Ci vestiamo a righe e riga.
Tutt'e due bianche e nere orizzontali, che fanno di Alice un pescetto sottolio un po' buffo, e di me un inquietante carcerato stile fratello Basettoni.
Non importa, ci mettiamo le righe.
Proviamo minuti 120 circa la sera prima in camera mia, dei quali 70 circa di prova vera e propria e il resto chiacchiere.
Dalle nostre borse escono libri pieni d'impronte di vecchie merende, amati letti riletti persi ricomprati prestati restituiti presi in prestito mai più restituiti oddio dove l'ho messo è sotto il letto, mamma me l'ha preso è stato lui.
I miei libri di questo tipo sono:
Gli Sporcelli, Roald Dahl
Per fare un prato, raccolta di poesie di Emily Dickinson (molto chic)
Un folletto a righe, Marìa Puncel, che è anche il motivo per cui siamo vestite a righe.
Quelli di Alice sono:
Beniamino e Biscotto
Agostino e la trombetta
Le favolette di Alice di Gianni Rodari
Piccolo fiore giallo.
Bene, li abbiamo spalancati davanti a noi con tutto il loro carico di personaggi, ricordi e bicchieri di nesquik.

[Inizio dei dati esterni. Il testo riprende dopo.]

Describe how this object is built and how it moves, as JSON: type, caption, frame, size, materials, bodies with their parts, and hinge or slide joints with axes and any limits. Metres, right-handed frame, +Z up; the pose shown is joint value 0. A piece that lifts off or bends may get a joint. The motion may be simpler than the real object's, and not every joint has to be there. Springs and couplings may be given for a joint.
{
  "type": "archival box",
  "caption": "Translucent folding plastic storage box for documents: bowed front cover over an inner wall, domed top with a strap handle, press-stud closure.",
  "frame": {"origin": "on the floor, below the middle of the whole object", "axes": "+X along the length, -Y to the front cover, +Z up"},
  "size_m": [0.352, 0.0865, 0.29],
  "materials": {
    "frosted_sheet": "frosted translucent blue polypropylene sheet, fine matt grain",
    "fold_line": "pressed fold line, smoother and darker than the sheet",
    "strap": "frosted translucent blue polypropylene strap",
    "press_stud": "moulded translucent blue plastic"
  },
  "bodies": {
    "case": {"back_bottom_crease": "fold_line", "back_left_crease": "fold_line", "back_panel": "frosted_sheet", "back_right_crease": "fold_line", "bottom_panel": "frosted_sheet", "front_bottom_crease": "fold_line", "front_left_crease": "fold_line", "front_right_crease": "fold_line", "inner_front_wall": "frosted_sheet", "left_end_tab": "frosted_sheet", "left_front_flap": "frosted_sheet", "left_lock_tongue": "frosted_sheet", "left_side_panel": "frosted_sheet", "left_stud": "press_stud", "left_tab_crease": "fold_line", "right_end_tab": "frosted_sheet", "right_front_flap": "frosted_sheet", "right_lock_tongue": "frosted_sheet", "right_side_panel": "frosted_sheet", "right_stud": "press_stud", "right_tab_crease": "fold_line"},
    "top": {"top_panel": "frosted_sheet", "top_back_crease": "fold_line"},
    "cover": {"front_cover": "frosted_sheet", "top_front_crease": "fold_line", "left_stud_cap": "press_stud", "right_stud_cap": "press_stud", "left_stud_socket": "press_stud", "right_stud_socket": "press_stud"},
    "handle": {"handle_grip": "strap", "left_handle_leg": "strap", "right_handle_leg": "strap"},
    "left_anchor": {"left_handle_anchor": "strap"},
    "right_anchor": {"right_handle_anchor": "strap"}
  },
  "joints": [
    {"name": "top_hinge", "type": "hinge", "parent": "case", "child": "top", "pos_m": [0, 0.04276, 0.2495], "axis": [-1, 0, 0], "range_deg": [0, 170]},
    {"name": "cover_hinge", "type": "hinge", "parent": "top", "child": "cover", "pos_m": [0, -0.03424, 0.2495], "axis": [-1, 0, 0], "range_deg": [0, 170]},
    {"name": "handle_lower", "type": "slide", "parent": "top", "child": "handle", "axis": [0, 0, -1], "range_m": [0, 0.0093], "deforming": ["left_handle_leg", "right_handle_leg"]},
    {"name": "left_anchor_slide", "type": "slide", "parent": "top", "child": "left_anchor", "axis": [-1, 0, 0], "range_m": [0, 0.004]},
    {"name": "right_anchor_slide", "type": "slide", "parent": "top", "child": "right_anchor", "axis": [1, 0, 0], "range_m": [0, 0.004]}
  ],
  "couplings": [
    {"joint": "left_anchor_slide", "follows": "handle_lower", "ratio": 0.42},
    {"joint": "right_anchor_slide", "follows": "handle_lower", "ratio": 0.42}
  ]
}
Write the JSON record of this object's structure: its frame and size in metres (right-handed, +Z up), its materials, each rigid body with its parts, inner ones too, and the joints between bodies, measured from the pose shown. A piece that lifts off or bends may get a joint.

Dobbiamo leggerli a quaranta cinni di seconda elementare.
In un'ora.
Come si fa?
Per fortuna io l'Alice l'adoro, un po'. Se propongo qualcosa non dice mai che fa schifo, a parte quando fa schifo. C'è uno strano meccanismo che s'innesta di flusso continuo d'idee e nessuna paura di essere giudicati, nessun atteggiamento da maestrini, solo puro brain storming, come dice Lapo Elkann al suo creative team durante i briefing subito prima dell'happy hour.
Così ecco quello che facciamo:
io mi presento ai bambini disposti in semicerchio nella palestra della loro fighissima scuola sui colli trascinando per terra una vecchia borsa di tela piena di tutti i nostri libri.
Chiedo ai bambini di tirarla su e dico: "ma com'è pesante, ma tu riesci a portarla? io no!".
Racconto che vivo in una casa grande appena quanto me
"seee daaaai, chiccicrede!"
"Giuro!"
"E come dormi, in piedi?"
"No, sdraiata sui libri!"
perché i libri mi piacciono così tanto che non solo me li compro in tutte le librerie, ma li prendo anche in prestito in biblioteca e me li regalano tutti, parenti amici fidanzato sconosciuti.
"Eeeeehssè sconosciuti!"
"Giuro!"
"Che fortuna!"
E così devo fare un po' di posto in casa, ma non voglio buttarli. Come faccio, Alice?
E Alice dice:
"Se ne può fare di tutti questi sette uno solo".
Qualche bambino dice tagliandoli e ricucendoli, altri propongono di metterli uno sopra all'altro, o in fila, o di traverso, finché uno ci azzecca e dice:
"li leggiamo tutti e poi vediamo dove sono uguali".
Ecco cos'abbiamo fatto, in effetti, nei 70 minuti di prova più chiacchiere.
Abbiamo letto e unito e analizzato e diviso e incastrato e tirato le parole, i nessi e le analogie per i capelli per formare un unico lungo libro dei sette che avevamo selezionato.
Con il caos allegro di capelli dritti, croste e lentiggini tipico dei settenni, è venuta fuori una cosa talmente bella, spontanea ed emozionante, che quando un bimbo ha gridato:
"ma è uscita una storia bellissima!"
non ho saputo rispondere niente.
Alice ha cominciato a suonare il violoncello, io a leggere il piccolo fiore giallo, loro incantati dall'archetto e dai crini che saltavano, e le maestre che ci ringraziano alla fine le prendiamo come un invito a continuare.
A casa, con le maglie a righe pregne di sudore, ecco quello che pensiamo:
ecco quello che sono le nostre vite, una continua ricerca di cose differenti scovate dal passato di diverse persone, uno spalancarsi di ricordi e personaggi e pomeriggi interi passati a trovare le analogie e gli incastri necessari a renderle una storia che esca bellissima.
4 commenti:
Marta, l'ultima frase, che racchiude tutta l'esperienza raccontata, è bellissima!!!
Stupendo! Tutto! In questo caso anche le maglie a righe! :)
peccato non esserci nella nostra cara scuola ex sanatorio che cade a pezzi sia fisici che metaforici
a vedervi sentirvi nude e sincere come sempre
a mio figlio non siete capitate ma vi ha intraviste credo
grazie marta e alice
vi voglio bene
Nico
grazie amiche, è davvero una bella esperienza, credo di esserci portata e sono stata addirittura, forse per la prima volta in vita mia, professionale, per quanto questa parola possa sembrare inadatta al contesto.